Anonymous Research Paper said...

Many institutions limit access to their online information. Making this information available will be an asset to all.

10:10 am, April 19, 2010

 
Anonymous Anonymous said...

It's not true that, in this country we elect representatives of local communities. Try having an MP like Government Minister Meg Hillier or media star Diane Abbott (both "too busy" to fulfill their duties as our representatives).

To misquote Ms Abbott, "There is not a shred of evidence that ...
a national party machine selecting candidates under proportional representation would never have supported a black female candidate for Hackney twenty three years ago."

And "There is not a shred of evidence that ... FPTP helps creates strong linkages between MPs and their local communities."

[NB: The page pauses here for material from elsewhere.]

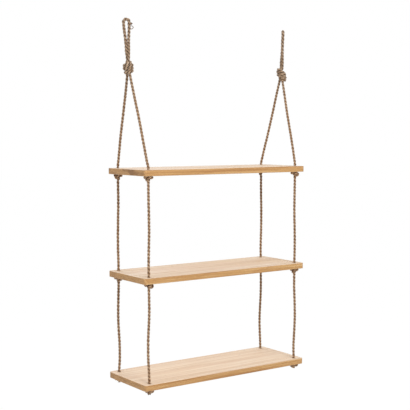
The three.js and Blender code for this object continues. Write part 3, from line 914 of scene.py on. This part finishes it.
def rope_material():
    """Jute: painted shade in the grooves between strands, which leaves the crowns paler, painted shade in the
    lines between yarns, and long thin fibres along each strand.

    The eyes and loop knots, which hands touch, are greyer, and the painted shade in their grooves is deeper.
    """
    n = Nodes("jute_rope")
    mark = n.add("Attribute", attribute_name="strand").outputs["Vector"]
    crown, cross, length = n.add("SeparateXYZ", {0: mark}).outputs
    angle = n.math("ARCTAN2", cross, crown)
    place = n.add("TexCoord").outputs["Object"]
    yarn_phase = n.math("ADD", n.math("MULTIPLY", angle, YARNS), n.math("MULTIPLY", length, YARN_TURN))
    yarn = n.math("MULTIPLY_ADD", n.math("SINE", yarn_phase), 0.5, 0.5)
    fibre_place = n.add("CombineXYZ", {0: crown, 1: cross, 2: n.math("MULTIPLY", length, 60.0)}).outputs[0]
    fibre = n.noise(n.mapped(fibre_place, (7, 7, 1)), 1.6, 4.0, 0.65)
    patch = n.noise(place, 55.0, 3.0, 0.6)
    fleck = n.noise(place, 900.0, 2.0, 0.6)
    # Painted shade: each strand's inner flanks, where it lies against the other strand, turn to a dark groove
    # brown.
    painted_groove_shade = n.ramp(crown, (0.0, 0.0), (0.3, 0.45), (0.75, 1.0))
    colour = n.ramp(
        fibre, (0.28, linear(132, 98, 68)), (0.5, linear(180, 146, 112)), (0.74, linear(214, 188, 158))
    )
    worn_place = n.add("CombineXYZ", {0: crown, 1: cross, 2: n.math("MULTIPLY", length, 70.0)}).outputs[0]
    worn = n.noise(worn_place, 1.0, 2.0, 0.6)
    colour = n.blend(n.ramp(worn, (0.42, 0.7), (0.55, 0.0)), colour, linear(126, 84, 50))
    colour = n.blend(0.35, colour, n.ramp(patch, (0.3, linear(142, 108, 76)), (0.66, linear(212, 183, 150))))
    # Painted shade in the lines between yarns, where the yarn pattern dips.
    colour = n.blend(n.ramp(yarn, (0.0, 0.25), (0.35, 0.0)), colour, linear(126, 86, 54))
    colour = n.blend(n.ramp(fleck, (0.66, 0.0), (0.8, 0.5)), colour, linear(92, 66, 44))
    z = n.add("SeparateXYZ", {0: place}).outputs[2]
    # Towards the top the rope is greyer in tone, and its painted groove shade is deeper.
    handled_tone_and_groove_shade = n.ramp(n.math("MULTIPLY_ADD", z, 4.0, 1.0), (0.1, 0.0), (0.45, 1.0))
    # The painted groove shade is laid over the rope's colour.
    colour = n.blend(painted_groove_shade, n.blend(handled_tone_and_groove_shade, linear(98, 68, 45), linear(70, 54, 42)), colour)
    colour = n.blend(handled_tone_and_groove_shade, colour, GREYER, "MULTIPLY")
    n.shade({
        "Base Color": colour, "Roughness": 0.86, "Specular IOR Level": 0.25, "Sheen Weight": 0.12,
        "Sheen Roughness": 0.5, "Normal": n.bump(fibre, 0.6, 0.0003, n.bump(yarn, 0.55, 0.0004)),
    })
    return n.material


def face_colour_with_painted_sheen(n, shifted):
    """The broad faces: painted pale, as a painted sheen for the light that falls on them, with cream and
    pinkish streaks along the board.
    """
    streak = n.noise(n.mapped(shifted, (2.2, 95.0, 95.0)), 1.0, 3.0, 0.62)
    wide = n.noise(n.mapped(shifted, (1.4, 34.0, 34.0)), 1.0, 2.0, 0.5)
    cloud = n.noise(n.mapped(shifted, (2.2, 7.0, 7.0)), 1.0, 2.0, 0.5)
    colour = n.ramp(
        streak, (0.34, linear(192, 156, 122)), (0.46, linear(217, 192, 164)), (0.55, linear(228, 208, 184)),
        (0.66, linear(246, 234, 216)),
    )
    colour = n.blend(n.ramp(wide, (0.42, 0.0), (0.7, 0.6)), colour, linear(217, 186, 164))
    return n.blend(n.ramp(cloud, (0.45, 0.0), (0.72, 0.5)), colour, linear(222, 192, 150))


def edge_colour(n, shifted, rings):
    """The front and back edges: golden, with fine brown and pale lines along the board."""
    line = n.noise(n.mapped(shifted, (3.2, 300.0, 300.0)), 1.0, 3.0, 0.6)
    colour = n.ramp(
        line, (0.3, linear(150, 103, 57)), (0.45, linear(186, 139, 86)), (0.55, linear(198, 155, 100)),
        (0.7, linear(218, 183, 133)),
    )
    late_wood = n.ramp(rings, (0.0, 0.0), (0.75, 0.1), (0.93, 0.45), (1.0, 0.0))
    return n.blend(late_wood, colour, linear(170, 120, 72))


def end_colour(n, place, growth, seed, patch_share):
    """End grain: darker than the faces, in arcs of growth with fine pores, and with a weathered patch."""
    colour = n.ramp(
        growth, (0.0, linear(216, 177, 128)), (0.55, linear(206, 160, 105)), (0.88, linear(168, 121, 72)),
        (1.0, linear(210, 169, 116)),
    )
    grain = n.noise(n.mapped(place, (60.0, 520.0, 520.0), (seed, 0, 0)), 1.0, 3.0, 0.6)
    colour = n.blend(n.ramp(grain, (0.36, 0.6), (0.56, 0.0)), colour, linear(152, 107, 64))
    patch = n.noise(n.mapped(place, (9.0, 17.0, 60.0), (seed, 0, 0)), 1.0, 2.0, 0.5)
    return n.blend(n.ramp(patch, (0.46, 0.0), (0.6, patch_share)), colour, linear(134, 94, 58))


def wood_material(name, top, pith, seed, patch_share, painted_sheen_share):
    """An oiled board: rings round a pith that runs along X, fine fibres, pores, a soft sheen from its shader,
    and broad faces painted paler than its edges as a painted sheen.
    """
    n = Nodes(name)
    place = n.add("TexCoord").outputs["Object"]
    x, _, z = n.add("SeparateXYZ", {0: place}).outputs
    shifted = n.mapped(place, location=(seed, 0, 0))
    sway = n.math("SUBTRACT", n.noise(n.mapped(shifted, (1.6, 3.0, 3.0)), 1.0, 2.0, 0.5), 0.5)
    drift = n.add("CombineXYZ", {1: n.math("MULTIPLY", sway, 0.12), 2: n.math("MULTIPLY", sway, 0.05)})
    from_pith = n.mapped(place, location=(0, *pith))
    warped = n.add("VectorMath", {0: from_pith, 1: drift.outputs[0]}, operation="ADD").outputs[0]
    rings = n.year_rings(warped, RINGS_SCALE)
    growth = n.year_rings(warped, END_RINGS_SCALE)
    fibre = n.noise(n.mapped(shifted, (6.0, 420.0, 420.0)), 1.0, 3.0, 0.6)
    pore = n.noise(n.mapped(shifted, (40.0, 900.0, 900.0)), 1.0, 1.0, 0.5)
    from_middle = n.math("ABSOLUTE", n.math("SUBTRACT", z, top - BOARD_THICKNESS * METRES / 2))
    is_face = n.rise(from_middle, *FACE_BEGINS)
    is_end = n.rise(n.math("ABSOLUTE", x), *END_BEGINS)
    colour = n.blend(is_end, edge_colour(n, shifted, rings), end_colour(n, place, growth, seed, patch_share))
    late_wood = n.ramp(rings, (0.0, 0.0), (0.6, 0.05), (0.93, 0.3), (1.0, 0.0))
    face = n.blend(late_wood, face_colour_with_painted_sheen(n, shifted), linear(186, 146, 106))
    # Painted sheen: the broad faces take the pale face colour, and a share of them takes a still paler, even
    # colour.
    colour = n.blend(is_face, colour, n.blend(painted_sheen_share, face, linear(243, 218, 191)))
    colour = n.blend(n.ramp(fibre, (0.3, 0.22), (0.6, 0.0)), colour, linear(150, 108, 68))
    colour = n.blend(n.ramp(pore, (0.68, 0.0), (0.78, 0.5)), colour, linear(128, 88, 54))
    n.shade({
        "Base Color": colour, "Roughness": n.math("MULTIPLY_ADD", fibre, 0.18, 0.46),
        "Specular IOR Level": 0.4, "Normal": n.bump(rings, 0.12, 0.0002, n.bump(fibre, 0.25, 0.0002)),
    })
    return n.material


# Studio


def light(name, place, size, power):
    """A round lamp of that size in metres and power in watts, which points at the shelf."""
    data = bpy.data.lights.new(name, "AREA")
    data.shape = "DISK"
    data.size = size
    data.energy = power
    lamp = add_object(name, data)
    lamp.location = place
    lamp.rotation_euler = (Vector(LAMPS_AIM) - Vector(place)).to_track_quat("-Z", "Y").to_euler()


def seen_directly(tree):
    """1 for the rays that see a white studio, 0 for those that light the object."""
    path = tree.nodes.new("ShaderNodeLightPath")
    total = path.outputs["Is Camera Ray"]
    for name in ("Is Glossy Ray", "Is Transmission Ray"):
        add = tree.nodes.new("ShaderNodeMath")
        add.operation = "ADD"
        add.use_clamp = True
        tree.links.new(total, add.inputs[0])
        tree.links.new(path.outputs[name], add.inputs[1])
        total = add.outputs[0]
    return total


def add_studio():
    scene = bpy.context.scene
    scene.view_settings.view_transform = "Standard"
    world = bpy.data.worlds.new("studio")
    scene.world = world
    world.use_nodes = True
    tree = world.node_tree
    background = tree.nodes["Background"]
    background.inputs["Color"].default_value = (1, 1, 1, 1)
    strength = tree.nodes.new("ShaderNodeMapRange")
    tree.links.new(seen_directly(tree), strength.inputs["Value"])
    strength.inputs["To Min"].default_value = WORLD_LIGHTS
    strength.inputs["To Max"].default_value = 1.0
    tree.links.new(strength.outputs[0], background.inputs["Strength"])
    light("key", (-0.4, -3.0, 1.6), 1.6, 84)
    light("fill", (-2.8, -1.2, 0.6), 2.2, 16)
    light("back", (0.3, 2.2, 1.6), 2.0, 26)
    add_floor()


def add_floor():
    """A white floor, which is left white where it is seen and takes the object's shadow faintly."""
    bpy.ops.mesh.primitive_plane_add(size=FLOOR_SIZE, location=(0, 0, FLOOR_Z))
    floor = bpy.context.object
    floor.name = "studio_floor"
    n = Nodes("studio_white")
    n.shade({"Base Color": (0.96, 0.96, 0.96, 1), "Roughness": 1.0, "Specular IOR Level": 0.0})
    glow = n.add("Emission", {"Color": (1, 1, 1, 1), "Strength": FLOOR_GLOW})
    share = n.math("MULTIPLY", seen_directly(n.tree), FLOOR_GLOW_SHARE)
    both = n.add("MixShader", {0: share, 1: n.shader.outputs[0], 2: glow.outputs[0]})
    n.tree.links.new(both.outputs[0], n.tree.nodes["Material Output"].inputs["Surface"])
    floor.data.materials.append(n.material)


add_camera()
ROPE = rope_material()
for rope_side in SIDES:
    make_rope(rope_side)
# Each board's pith beside its own middle, a number that sets its figure, how strong its end patches are, and
# what share of painted sheen makes its broad faces still paler and more even.
WOOD = {
    "top": ((0.031, 0.048), 0.3, 0.8, 0.0),
    "middle": ((-0.022, 0.055), 1.9, 0.3, 0.0),
    "bottom": ((0.05, 0.043), 3.4, 0.35, 0.42),
}
for board_tier, (pith_place, board_seed, end_patches, painted_sheen_faces) in WOOD.items():
    top_z = board_top(board_tier) * METRES
    pith_at = (pith_place[0], pith_place[1] - top_z)
    board_wood = wood_material(f"{board_tier}_wood", top_z, pith_at, board_seed, end_patches, painted_sheen_faces)
    make_board(board_tier, board_wood)
add_studio()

In the interest of balance, I should like to add: there are MPs from the Conservative Party and the Liberal Democratic Party that, sitting in safe seats, also don't care two hoots about the needs of their constituents.

10:11 am, April 19, 2010

 
Blogger Jon Lansman said...

I'm with Diane on FPTP. However, think what the effect of AV would be if votes were distributed as in this poll. The Lib Dems could clean up and win a more "disproportionate" share than either we or the Tories ever do under FPTP.

Even if a sustained period of genuine 3-party politics rendered FPTP unsustainable, AV's not the answer. Nor is any national list system which maximises the personal power of the party leaders.

3:52 pm, April 19, 2010

 
Anonymous Democracy RIP said...

Labour are fooked whatever voting system you decide you want. Do a Clegg and joing the Monster Raving Loonies sorry LibDems

9:16 pm, April 19, 2010

 
Blogger Merseymike said...

Agreed. At least if there is a hung parliament there is a good chance to change it

10:04 pm, April 19, 2010

 
Anonymous Anonymous said...

I think FPTP can lead to governments the people do not want. An extremist party can win an election with 35 % of the vote.
What is wrong with AV?
It forces parties to be able to attract the majority of the public.

11:58 pm, April 19, 2010

 
Anonymous Anonymous said...

......so let's have AV where these discrepancies can be made even worse!